### What is asked:
The records are to be restated in their entirety, word for word.
╭──
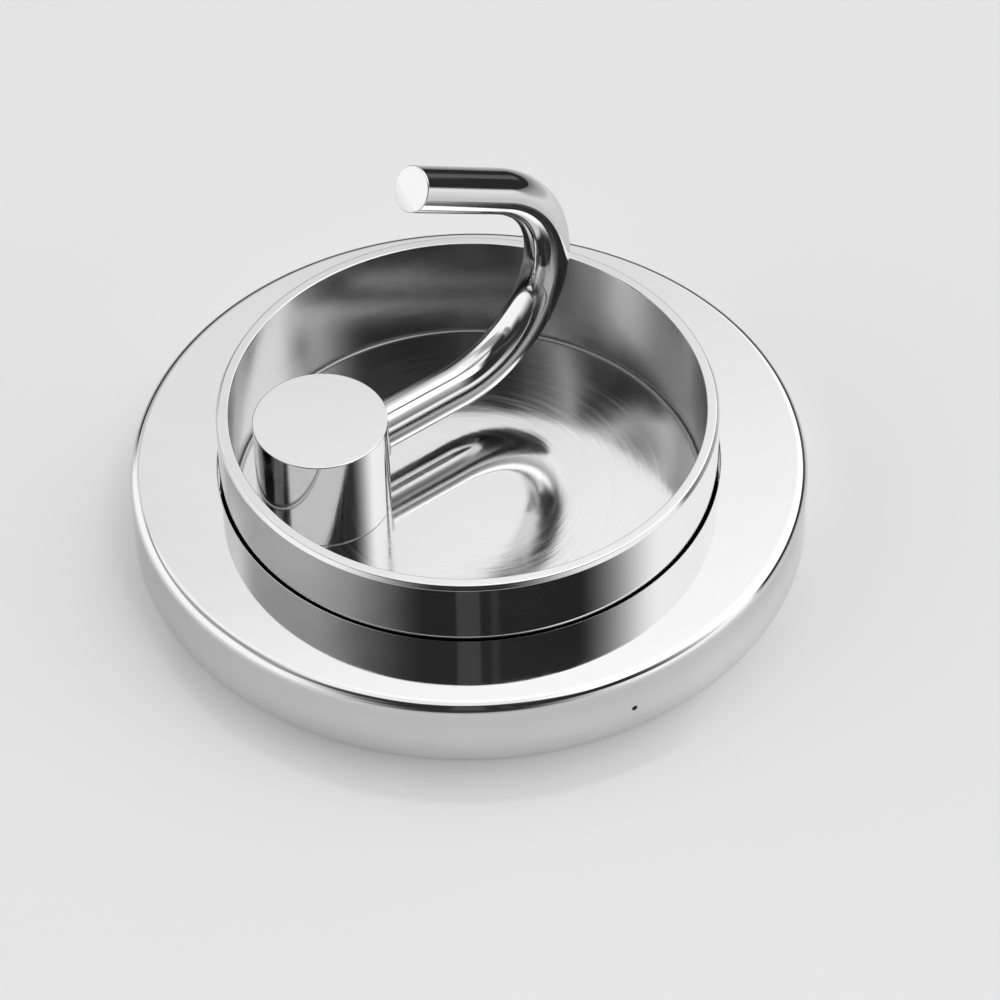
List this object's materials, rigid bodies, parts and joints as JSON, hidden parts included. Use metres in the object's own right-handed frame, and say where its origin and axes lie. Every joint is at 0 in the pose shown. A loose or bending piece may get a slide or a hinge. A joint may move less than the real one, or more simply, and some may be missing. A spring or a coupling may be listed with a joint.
{
  "type": "folding towel hook",
  "caption": "Chrome wall hook: a bent round rod on a post in a shallow cup, which stands out of a round rosette and takes the folded hook.",
  "frame": {"origin": "centre of the back face, on the rosette's axis", "axes": "+Z away from the wall; +X from the post towards the middle of the cup; the hook's lower leg points 35 degrees from +X towards +Y, which is down when the part hangs on a wall"},
  "size_m": [0.088, 0.088, 0.0507],
  "materials": {
    "chrome_rosette": "mirror polished chrome plate",
    "chrome_cup": "polished chrome plate with faint turning rings on the floor",
    "chrome_rod": "mirror polished chrome plate",
    "zinc_steel": "zinc plated stamped steel",
    "screw_steel": "plain stainless",
    "spring_steel": "drawn wire",
    "white_acetal": "moulded, satin",
    "black_nylon": "moulded, matt",
    "black_rubber": "matt"
  },
  "bodies": {
    "wall_mount": {"flange_cover": "chrome_rosette", "hook_cup": "chrome_cup", "pivot_post": "chrome_rosette", "pivot_bush": "white_acetal", "stop_screw": "screw_steel", "friction_pad": "black_nylon", "pad_spring": "spring_steel", "spring_plug": "screw_steel", "post_screw_1": "screw_steel", "post_screw_2": "screw_steel", "cup_clamp_screw_1": "screw_steel", "cup_clamp_screw_2": "screw_steel", "cup_clamp_screw_3": "screw_steel", "wall_bracket": "zinc_steel", "flange_grub_screw": "screw_steel"},
    "hook": {"hook_arm": "chrome_rod", "pivot_seal_ring": "black_rubber"}
  },
  "joints": [
    {"name": "hook_fold", "type": "hinge", "parent": "wall_mount", "child": "hook", "pos_m": [-0.019, 0, 0.0101], "axis": [0.8192, 0.5736, 0], "range_deg": [0, 90]}
  ]
}
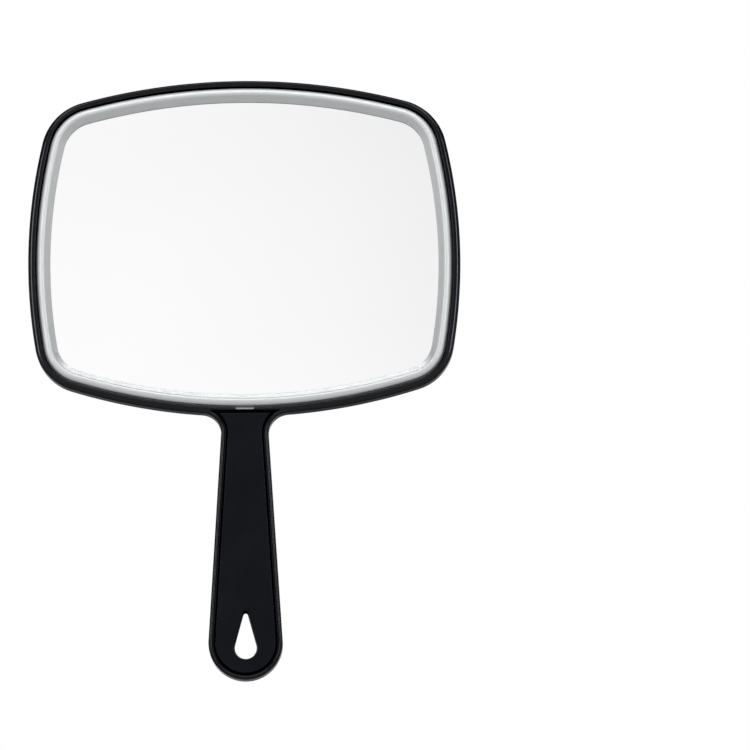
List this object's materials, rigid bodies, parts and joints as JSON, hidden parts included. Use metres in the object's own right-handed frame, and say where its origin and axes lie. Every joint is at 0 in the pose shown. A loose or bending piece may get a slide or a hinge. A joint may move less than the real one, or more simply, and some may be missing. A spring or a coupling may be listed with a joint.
{
  "type": "hand mirror",
  "caption": "Salon hand mirror: a wide rounded paddle with a framed glass and a textured back, on a flat tapered handle with a teardrop hanging hole.",
  "frame": {"origin": "middle of the grip: on the handle's centre line, at half its thickness, midway along it", "axes": "+Z along the handle towards the paddle and the top of the glass, -Y the way the glass faces, +X to the right seen from the front"},
  "size_m": [0.188, 0.0146, 0.2635],
  "materials": {
    "frame_plastic": "semi-gloss black moulded plastic",
    "cover_plastic": "satin blue-black plastic with a moulded scale texture",
    "silver_trim": "satin silver painted plastic",
    "silvered_glass": "flat silvered float glass",
    "panel_plastic": "smooth satin black plastic",
    "foam": "dark grey closed-cell foam"
  },
  "bodies": {
    "root": {"frame_body": "frame_plastic", "back_cover": "cover_plastic", "bezel_ring": "silver_trim", "mirror_glass": "silvered_glass", "handle_front_panel": "panel_plastic", "mounting_pad_upper_left": "foam", "mounting_pad_upper_right": "foam", "mounting_pad_lower_left": "foam", "mounting_pad_lower_right": "foam"}
  },
  "joints": []
}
╰──
### Problem solution:
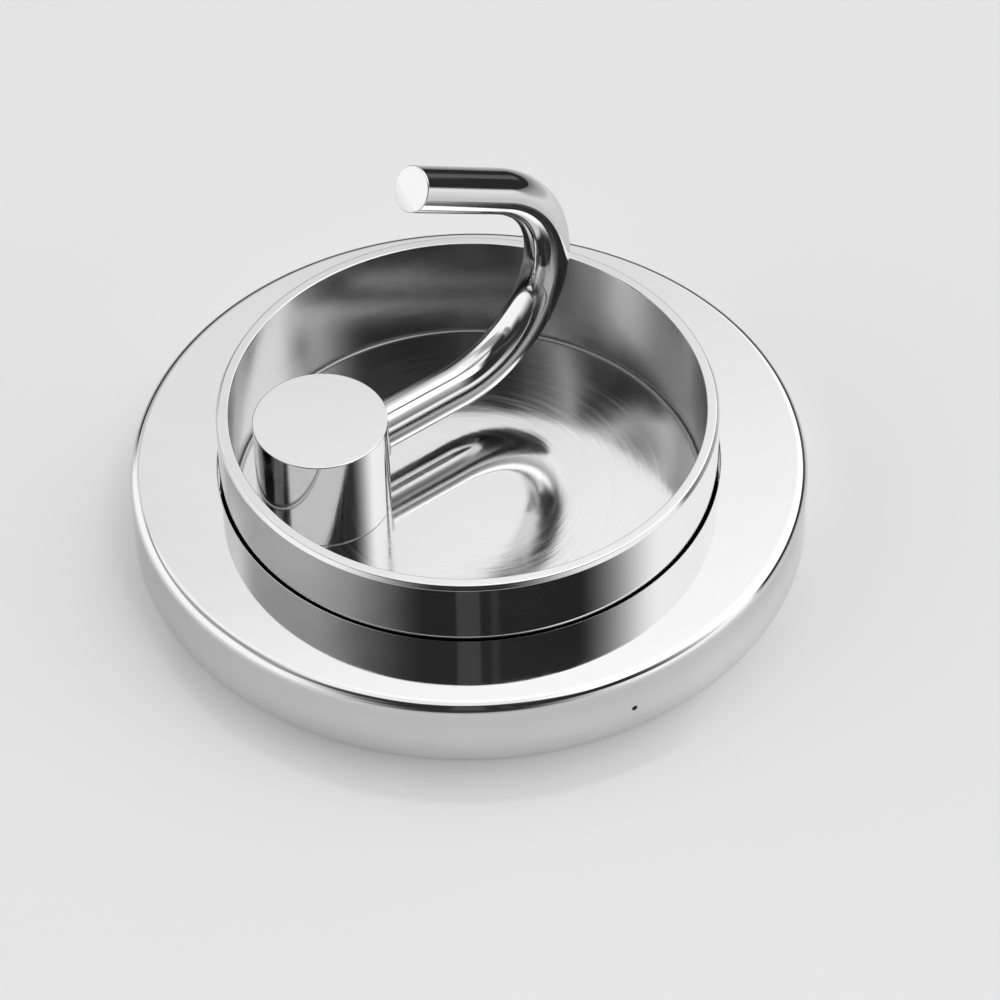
List this object's materials, rigid bodies, parts and joints as JSON, hidden parts included. Use metres in the object's own right-handed frame, and say where its origin and axes lie. Every joint is at 0 in the pose shown. A loose or bending piece may get a slide or a hinge. A joint may move less than the real one, or more simply, and some may be missing. A spring or a coupling may be listed with a joint.
{
  "type": "folding towel hook",
  "caption": "Chrome wall hook: a bent round rod on a post in a shallow cup, which stands out of a round rosette and takes the folded hook.",
  "frame": {"origin": "centre of the back face, on the rosette's axis", "axes": "+Z away from the wall; +X from the post towards the middle of the cup; the hook's lower leg points 35 degrees from +X towards +Y, which is down when the part hangs on a wall"},
  "size_m": [0.088, 0.088, 0.0507],
  "materials": {
    "chrome_rosette": "mirror polished chrome plate",
    "chrome_cup": "polished chrome plate with faint turning rings on the floor",
    "chrome_rod": "mirror polished chrome plate",
    "zinc_steel": "zinc plated stamped steel",
    "screw_steel": "plain stainless",
    "spring_steel": "drawn wire",
    "white_acetal": "moulded, satin",
    "black_nylon": "moulded, matt",
    "black_rubber": "matt"
  },
  "bodies": {
    "wall_mount": {"flange_cover": "chrome_rosette", "hook_cup": "chrome_cup", "pivot_post": "chrome_rosette", "pivot_bush": "white_acetal", "stop_screw": "screw_steel", "friction_pad": "black_nylon", "pad_spring": "spring_steel", "spring_plug": "screw_steel", "post_screw_1": "screw_steel", "post_screw_2": "screw_steel", "cup_clamp_screw_1": "screw_steel", "cup_clamp_screw_2": "screw_steel", "cup_clamp_screw_3": "screw_steel", "wall_bracket": "zinc_steel", "flange_grub_screw": "screw_steel"},
    "hook": {"hook_arm": "chrome_rod", "pivot_seal_ring": "black_rubber"}
  },
  "joints": [
    {"name": "hook_fold", "type": "hinge", "parent": "wall_mount", "child": "hook", "pos_m": [-0.019, 0, 0.0101], "axis": [0.8192, 0.5736, 0], "range_deg": [0, 90]}
  ]
}
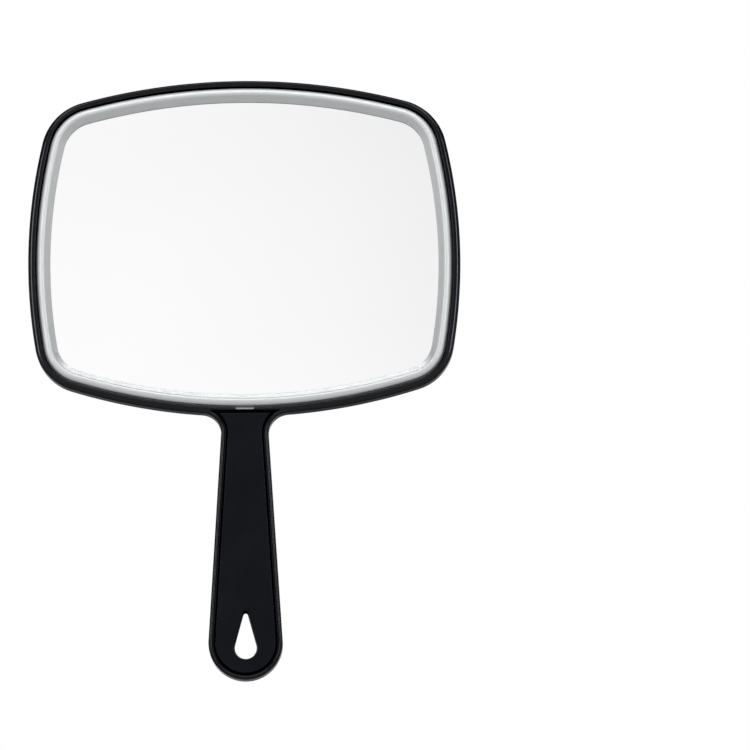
List this object's materials, rigid bodies, parts and joints as JSON, hidden parts included. Use metres in the object's own right-handed frame, and say where its origin and axes lie. Every joint is at 0 in the pose shown. A loose or bending piece may get a slide or a hinge. A joint may move less than the real one, or more simply, and some may be missing. A spring or a coupling may be listed with a joint.
{
  "type": "hand mirror",
  "caption": "Salon hand mirror: a wide rounded paddle with a framed glass and a textured back, on a flat tapered handle with a teardrop hanging hole.",
  "frame": {"origin": "middle of the grip: on the handle's centre line, at half its thickness, midway along it", "axes": "+Z along the handle towards the paddle and the top of the glass, -Y the way the glass faces, +X to the right seen from the front"},
  "size_m": [0.188, 0.0146, 0.2635],
  "materials": {
    "frame_plastic": "semi-gloss black moulded plastic",
    "cover_plastic": "satin blue-black plastic with a moulded scale texture",
    "silver_trim": "satin silver painted plastic",
    "silvered_glass": "flat silvered float glass",
    "panel_plastic": "smooth satin black plastic",
    "foam": "dark grey closed-cell foam"
  },
  "bodies": {
    "root": {"frame_body": "frame_plastic", "back_cover": "cover_plastic", "bezel_ring": "silver_trim", "mirror_glass": "silvered_glass", "handle_front_panel": "panel_plastic", "mounting_pad_upper_left": "foam", "mounting_pad_upper_right": "foam", "mounting_pad_lower_left": "foam", "mounting_pad_lower_right": "foam"}
  },
  "joints": []
}